Of course, the standard religious response is to dub AJ a cynical cult leader and his followers gullible, emotionally-damaged fools. Here's a wonderful display of zero self-awareness from the Rev David Millikan, who has apparently 'studied cults for 30 years'.
He said: "The danger is you'll be drawn closer and closer into his web to a point that you lose access to your social life, you spend all your money, you'll have the curses of all your family ringing in your ears and you may well lose your relationship."Yes, just like with the original Jesus of the gospels, in fact. Perhaps the Rev Millikan hasn't read the New Testament lately. As AJ observed:
"There were lots of people in the first century who didn't believe I was the Messiah and were offended by what I said - and in fact I died at the hands of some of them.
"Unfortunately they didn't learn love either and my suggestion is, even if you don't believe I am Jesus, at least learn how to love."So, how would a theologian go about demonstrating that this guy isn't, in fact, Jesus? Ask him questions in Aramaic? He might well respond that he has simply forgotten his native tongue as part of the whole reincarnation process. Or he could take the Tichborne Claimant's route and simply say: 'I'd rather not speak in Aramaic, it brings back too many unhappy memories.'
A Biblical quiz would be fraught with similar difficulties. AJ would be perfectly justified in saying: 'Look, I know it's your holy book and all that, mate, but most of this stuff was added long after my time, and even the stuff that is fairly authentic has often been distorted beyond recognition over the centuries. So no, I can't tell you what I supposedly said and did at such a time and place, because I don't think I was ever there. Sorry.'
In fact, the only way you could 'prove' this guy isn't Jesus is to demand that he perform a miracle, which has a cheap, nasty feel to it. 'Go on, show us a trick! Walk on the municipal boating pond! Turn water into Fosters, ya bastard!' Do something that Derren Brown or David Blaine might well accomplish, in fact.
I don't believe in the original Jesus, let alone some IT bloke in Queensland. But what I find baffling is how the faithful suddenly recover their common sense when confronted with a man who talks rather like the founder of the religion they profess. It's almost as if they don't really believe in the truth of the Bible they so confidently use to bash gays and such...
If there's any truth at all the gospels (a very contentious issue in itself) Christianity obviously started as a weird cult led by a social outcast who was deeply unpopular with religious leaders and most of the regular faithful. One of the reasons the Romans persecuted early Christians is that they were a cult that drew folk away from mainstream society, estranged citizens from their families, and from obedience to secular law and the emperor. Indeed, can a religion begin in any other way?
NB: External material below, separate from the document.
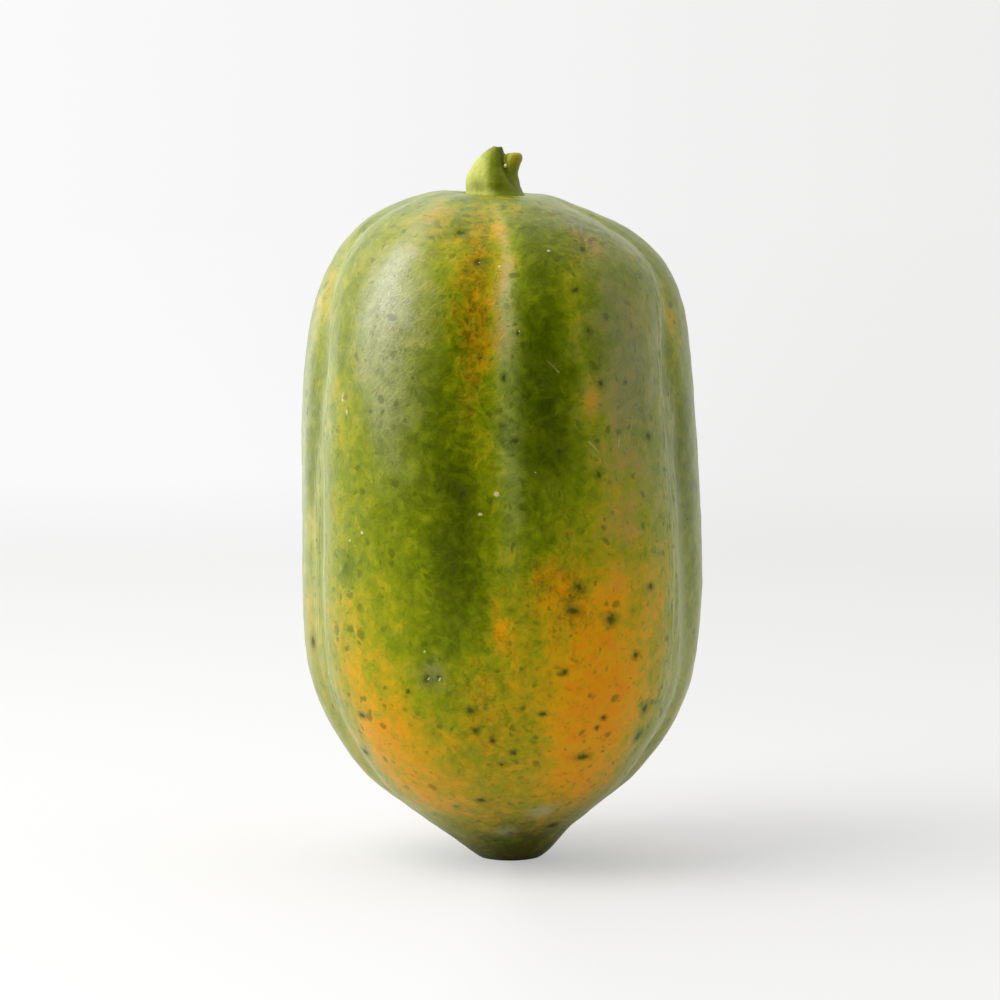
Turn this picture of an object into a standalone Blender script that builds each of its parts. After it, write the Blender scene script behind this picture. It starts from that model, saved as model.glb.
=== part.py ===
"""A ripening papaya that stands on the small flat spot at its blossom end.

Two solids: the five-lobed fruit, and the short cut stem in the hollow at its top.
Metres, +Z up, front towards -Y. The origin is the middle of the flat spot that the fruit rests on.
"""

import math

import bmesh
import bpy
from mathutils import Vector

MM = 0.001

# Driving sizes of the fruit.
FRUIT_HEIGHT = 198.5 * MM  # from the flat spot to the seat of the stem
FRUIT_RADIUS = 60.4 * MM  # at the fullest part of a lobe
ROWS_AROUND = 64
ROWS_ALONG = 52

# The outline up the crest of a lobe, from the rim of the flat spot to the rim of the stem's seat:
# shares of FRUIT_RADIUS and of FRUIT_HEIGHT. The flat spot and the seat are flat inside their rims.
OUTLINE = (
    (0.145, 0.000),
    (0.168, 0.004),
    (0.198, 0.011),
    (0.232, 0.020),
    (0.310, 0.041),
    (0.455, 0.074),
    (0.664, 0.122),
    (0.823, 0.182),
    (0.926, 0.243),
    (0.979, 0.303),
    (1.003, 0.393),
    (1.004, 0.500),
    (0.994, 0.635),
    (0.966, 0.756),
    (0.921, 0.848),
    (0.836, 0.910),
    (0.728, 0.947),
    (0.606, 0.971),
    (0.450, 0.991),
    (0.305, 1.0045),
    (0.228, 1.006),
    (0.168, 1.000),
)

# The five valleys between the lobes. A bearing is in degrees from the front, positive towards +X.
# Each valley has its bearing on the crown, its bearing and depth high up, and those low on the fruit.
VALLEYS = (
    (-145.0, -142.0, 3.2 * MM, -140.0, 2.0 * MM),
    (-82.0, -70.0, 3.6 * MM, -69.0, 2.2 * MM),
    (-2.0, -3.5, 3.0 * MM, -3.5, 0.4 * MM),
    (79.0, 66.0, 3.8 * MM, 73.0, 2.4 * MM),
    (145.0, 139.0, 3.2 * MM, 142.0, 1.8 * MM),
)
CROWN_FROM = 0.74  # shares of the height between which a valley turns to its bearing on the crown
CROWN_TO = 0.96
VALLEY_TURNS_FROM = 0.25  # share of the height where a valley has its low bearing and depth
VALLEY_TURNS_TO = 0.75  # and where it has its high ones
VALLEY_ROUNDING = 0.22  # 0 would be a sharp crease between lobes
TIP_SMOOTH_TO = 0.20  # below this share of the height the valleys fade out
SEAT_SMOOTH_FROM = 0.15  # towards the stem they fade out too, between these shares of the radius
SEAT_SMOOTH_TO = 0.92
SHOULDER_SLOPE = 0.050  # how steeply the crown tilts down towards one bearing
SLOPE_BEARING = 58.0

# How far the fruit's middle leans to the side (x, y) at some shares of its height.
LEAN = (
    (0.00, 0.0 * MM, 0.0),
    (0.06, -2.2 * MM, 0.0),
    (0.15, -2.5 * MM, 0.0),
    (0.45, -2.2 * MM, 0.0),
    (0.75, -3.7 * MM, 0.0),
    (0.93, -2.9 * MM, 0.0),
    (1.00, -5.2 * MM, 0.0),
)

# The stem: sections of a main stub and of a side knob, each with its height above the stem's foot,
# the offset (x, y) of its middle from the seat's middle, and its half width and half depth.
STEM_GAP = 0.3 * MM
STEM_SIDES = 24
MAIN_STUB = (
    (0.0 * MM, 0.9 * MM, 0.0 * MM, 8.7 * MM, 8.0 * MM),
    (1.8 * MM, 0.5 * MM, 0.0 * MM, 8.4 * MM, 7.7 * MM),
    (4.4 * MM, -0.1 * MM, 0.0 * MM, 8.0 * MM, 7.3 * MM),
    (6.6 * MM, -0.5 * MM, 0.1 * MM, 7.2 * MM, 6.7 * MM),
    (9.0 * MM, -0.9 * MM, 0.2 * MM, 5.5 * MM, 5.6 * MM),
    (11.4 * MM, -0.3 * MM, 0.2 * MM, 4.4 * MM, 4.4 * MM),
    (13.4 * MM, 0.4 * MM, 0.1 * MM, 3.1 * MM, 3.2 * MM),
    (14.6 * MM, 1.1 * MM, 0.0 * MM, 2.0 * MM, 2.2 * MM),
    (15.2 * MM, 1.5 * MM, 0.0 * MM, 1.2 * MM, 1.4 * MM),
)
SIDE_KNOB = (
    (1.0 * MM, 5.9 * MM, -0.4 * MM, 2.6 * MM, 3.2 * MM),
    (4.4 * MM, 5.1 * MM, -0.5 * MM, 3.0 * MM, 3.5 * MM),
    (7.1 * MM, 4.6 * MM, -0.6 * MM, 2.9 * MM, 3.3 * MM),
    (9.2 * MM, 5.2 * MM, -0.8 * MM, 2.9 * MM, 3.1 * MM),
    (11.2 * MM, 6.0 * MM, -0.9 * MM, 2.9 * MM, 2.9 * MM),
    (12.6 * MM, 6.3 * MM, -0.9 * MM, 2.6 * MM, 2.6 * MM),
    (13.3 * MM, 6.2 * MM, -0.9 * MM, 1.8 * MM, 1.8 * MM),
)

SKIN_COLOUR = (0.27, 0.30, 0.03, 1.0)
STEM_COLOUR = (0.30, 0.37, 0.08, 1.0)


def smooth_step(low, high, value):
    """0 below low, 1 above high, and a smooth rise between them."""
    share = min(1.0, max(0.0, (value - low) / (high - low)))
    return share * share * (3 - 2 * share)


def mixed(low, high, share):
    return low + (high - low) * share


def curve_through(points, steps):
    """Points along a smooth curve through the given ones: a Catmull-Rom spline."""
    ends = [points[0] * 2 - points[1], *points, points[-1] * 2 - points[-2]]
    made = []
    for before, start, end, after in zip(ends, ends[1:], ends[2:], ends[3:]):
        for step in range(steps):
            t = step / steps
            slope = (end - before) * t
            bend = (before * 2 - start * 5 + end * 4 - after) * t * t
            twist = (start * 3 - before - end * 3 + after) * t * t * t
            made.append((start * 2 + slope + bend + twist) / 2)
    made.append(points[-1].copy())
    return made


def evenly_spaced(path, count):
    """count + 1 points at equal steps along a path."""
    lengths = [0.0]
    for here, there in zip(path, path[1:]):
        lengths.append(lengths[-1] + (there - here).length)
    made = []
    segment = 0
    for step in range(count + 1):
        target = lengths[-1] * step / count
        while segment < len(path) - 2 and lengths[segment + 1] < target:
            segment += 1
        run = lengths[segment + 1] - lengths[segment]
        made.append(path[segment].lerp(path[segment + 1], (target - lengths[segment]) / run))
    return made


def outline_rows():
    """The fruit's outline as evenly spaced (radius, height) rows, each with its outward normal."""
    points = [Vector((r * FRUIT_RADIUS, h * FRUIT_HEIGHT)) for r, h in OUTLINE]
    rows = [Vector((0, 0)), *evenly_spaced(curve_through(points, 12), ROWS_ALONG - 2)]
    rows.append(Vector((0, FRUIT_HEIGHT)))
    normals = []
    for index in range(len(rows)):
        along = rows[min(index + 1, ROWS_ALONG)] - rows[max(index - 1, 0)]
        normals.append(Vector((along.y, -along.x)).normalized())
    return list(zip(rows, normals))


def lean_at(height):
    """The sideways offset of the fruit's middle at a share of its height."""
    for (low, x0, y0), (high, x1, y1) in zip(LEAN, LEAN[1:]):
        if height <= high or high == LEAN[-1][0]:
            share = smooth_step(low, high, height)
            return mixed(x0, x1, share), mixed(y0, y1, share)


def valley_depth(bearing, height):
    """How deep the surface lies below the lobes' crests, at a bearing and a share of the height."""
    rise = smooth_step(VALLEY_TURNS_FROM, VALLEY_TURNS_TO, height)
    crown = smooth_step(CROWN_FROM, CROWN_TO, height)
    bearings = [mixed(low, top, rise) + (up - top) * crown for up, top, _, low, _ in VALLEYS]
    depths = [mixed(low, top, rise) for _, _, top, _, low in VALLEYS]
    bearings.append(bearings[0] + 360)
    depths.append(depths[0])
    while bearing < bearings[0]:
        bearing += 360
    while bearing > bearings[-1]:
        bearing -= 360
    side = max(i for i in range(len(VALLEYS)) if bearings[i] <= bearing)
    across = (bearing - bearings[side]) / (bearings[side + 1] - bearings[side])
    swell = math.hypot(math.sin(math.pi * across), VALLEY_ROUNDING) - VALLEY_ROUNDING
    swell /= math.hypot(1, VALLEY_ROUNDING) - VALLEY_ROUNDING
    return mixed(depths[side], depths[side + 1], smooth_step(0, 1, across)) * (1 - swell)


def fruit_point(row, normal, bearing):
    """Where the skin lies on one outline row, at a bearing in degrees."""
    height = row.y / FRUIT_HEIGHT
    fade = smooth_step(0.02, TIP_SMOOTH_TO, height)
    if height > 0.6:
        fade *= smooth_step(SEAT_SMOOTH_FROM, SEAT_SMOOTH_TO, row.x / FRUIT_RADIUS)
    at = row - normal * valley_depth(bearing, height) * fade
    x, y = lean_at(height)
    turn = math.radians(bearing)
    tilt = SHOULDER_SLOPE * math.cos(turn - math.radians(SLOPE_BEARING))
    drop = tilt * at.x * smooth_step(0.75, 0.95, height)
    if height > 0.9:
        drop *= smooth_step(0.17, 0.25, row.x / FRUIT_RADIUS)
    return Vector((x + at.x * math.sin(turn), y - at.x * math.cos(turn), at.y - drop))


def new_object(name, mesh, material):
    """Puts a mesh in the papaya's collection as a named object, shaded smooth."""
    mesh.materials.append(material)
    mesh.shade_smooth()
    mesh.set_sharp_from_angle(angle=math.radians(50))
    made = bpy.data.objects.new(name, mesh)
    bpy.data.collections["papaya"].objects.link(made)
    return made


def new_material(name, colour, roughness):
    made = bpy.data.materials.new(name)
    made.use_nodes = True
    shader = made.node_tree.nodes["Principled BSDF"]
    shader.inputs["Base Color"].default_value = colour
    shader.inputs["Roughness"].default_value = roughness
    shader.inputs["Metallic"].default_value = 0.0
    return made


def make_fruit(material):
    """The lobed fruit: a UV sphere drawn out to the outline, row by row."""
    shape = bmesh.new()
    bmesh.ops.create_uvsphere(shape, u_segments=ROWS_AROUND, v_segments=ROWS_ALONG, radius=1)
    rows = outline_rows()
    for vertex in shape.verts:
        row = round(math.acos(max(-1.0, min(1.0, -vertex.co.z))) / math.pi * ROWS_ALONG)
        bearing = math.degrees(math.atan2(vertex.co.x, -vertex.co.y))
        vertex.co = fruit_point(*rows[row], bearing)
    bmesh.ops.recalc_face_normals(shape, faces=shape.faces)
    mesh = bpy.data.meshes.new("fruit")
    shape.to_mesh(mesh)
    shape.free()
    return new_object("fruit", mesh, material)


def stacked(name, sections):
    """A closed stub that passes through the given sections: a cylinder cut into rows and reshaped."""
    shape = bmesh.new()
    bmesh.ops.create_cone(
        shape, cap_ends=True, segments=STEM_SIDES, radius1=1, radius2=1, depth=len(sections) - 1
    )
    for row in range(1, len(sections) - 1):
        everything = shape.verts[:] + shape.edges[:] + shape.faces[:]
        level = (0, 0, row - (len(sections) - 1) / 2)
        bmesh.ops.bisect_plane(shape, geom=everything, plane_co=level, plane_no=(0, 0, 1))
    for vertex in shape.verts:
        height, x, y, half_width, half_depth = sections[round(vertex.co.z + (len(sections) - 1) / 2)]
        vertex.co = (x + vertex.co.x * half_width, y + vertex.co.y * half_depth, height)
    bmesh.ops.recalc_face_normals(shape, faces=shape.faces)
    mesh = bpy.data.meshes.new(name)
    shape.to_mesh(mesh)
    shape.free()
    return mesh


def make_stem(material):
    """The cut stem: a main stub and a side knob, joined, standing just above the fruit's seat."""
    seat_x, seat_y = lean_at(1.0)
    place = Vector((seat_x, seat_y, FRUIT_HEIGHT + STEM_GAP))
    stem = new_object("stem", stacked("stem", MAIN_STUB), material)
    stem.location = place
    knob = new_object("side_knob", stacked("side_knob", SIDE_KNOB), material)
    knob.location = place
    knob.hide_render = True
    knob.display_type = "WIRE"
    bpy.data.collections["papaya"].objects.unlink(knob)
    bpy.data.collections["joining shapes"].objects.link(knob)
    union = stem.modifiers.new("side knob", "BOOLEAN")
    union.operation = "UNION"
    union.solver = "EXACT"
    union.object = knob
    return stem


def main():
    for old in list(bpy.data.objects):
        bpy.data.objects.remove(old)
    for name in ("papaya", "joining shapes"):
        bpy.context.scene.collection.children.link(bpy.data.collections.new(name))
    make_fruit(new_material("papaya skin", SKIN_COLOUR, 0.42))
    make_stem(new_material("papaya stem", STEM_COLOUR, 0.5))


if __name__ == "__main__":
    main()
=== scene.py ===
"""The look of a whole ripening papaya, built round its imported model.

The fruit stands on the small flat spot at its blossom end, with a short cut stem on top. Lengths are in
metres unless a name or comment says millimetres. A bearing is in degrees round the fruit, seen from
above: 0 is the front (-Y), positive towards +X. A height is in millimetres above the flat spot.
"""

import logging
import math
from dataclasses import dataclass, field
from enum import Enum
from typing import Iterable, Union

import bmesh
import bpy
import numpy as np
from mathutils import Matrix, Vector, noise


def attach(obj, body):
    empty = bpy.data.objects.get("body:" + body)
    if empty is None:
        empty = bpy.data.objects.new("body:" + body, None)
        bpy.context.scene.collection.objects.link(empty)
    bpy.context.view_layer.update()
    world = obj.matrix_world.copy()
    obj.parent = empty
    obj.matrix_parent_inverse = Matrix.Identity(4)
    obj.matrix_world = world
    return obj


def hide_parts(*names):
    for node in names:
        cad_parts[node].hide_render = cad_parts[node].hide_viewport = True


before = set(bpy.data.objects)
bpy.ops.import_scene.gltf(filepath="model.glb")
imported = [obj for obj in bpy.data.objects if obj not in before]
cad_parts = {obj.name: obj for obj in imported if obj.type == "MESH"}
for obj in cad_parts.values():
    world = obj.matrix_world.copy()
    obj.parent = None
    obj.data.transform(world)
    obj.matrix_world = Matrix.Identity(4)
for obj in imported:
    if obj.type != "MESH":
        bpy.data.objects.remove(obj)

MM = 0.001
log = logging.getLogger("papaya")
Colour = tuple[float, float, float, float]
Feed = Union[bpy.types.NodeSocket, float, tuple, Vector]


# ------------------------------------------------------------------------------------- small tools


def tint(red: int, green: int, blue: int) -> Colour:
    """A colour from everyday 0 to 255 steps.

    Args:
        red: The red step.
        green: The green step.
        blue: The blue step.

    Returns:
        The same colour in scene-linear values, opaque.
    """
    steps = (step / 255 for step in (red, green, blue))
    linear = (s / 12.92 if s <= 0.04045 else ((s + 0.055) / 1.055) ** 2.4 for s in steps)
    return (*linear, 1.0)


def smooth_rise(low: float, high: float, value: np.ndarray) -> np.ndarray:
    """0 below low, 1 above high, and a smooth rise between them.

    Args:
        low: Where the rise starts.
        high: Where it ends.
        value: The values to read it at.

    Returns:
        One share from 0 to 1 for each value.
    """
    share = np.clip((np.asarray(value, dtype=float) - low) / (high - low), 0.0, 1.0)
    return share * share * (3 - 2 * share)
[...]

Having said all that, I'm obviously against brainwashing and so forth. But, oddly enough, this website that is highly critical of 'Jesus and Mary' doesn't suggest they do anything that you wouldn't find in many mainstream Christian churches. When you consider the monstrous witch-hunting and blatant cash-grabbing that goes on in African and indeed some Western churches, it seems like very mild stuff indeed.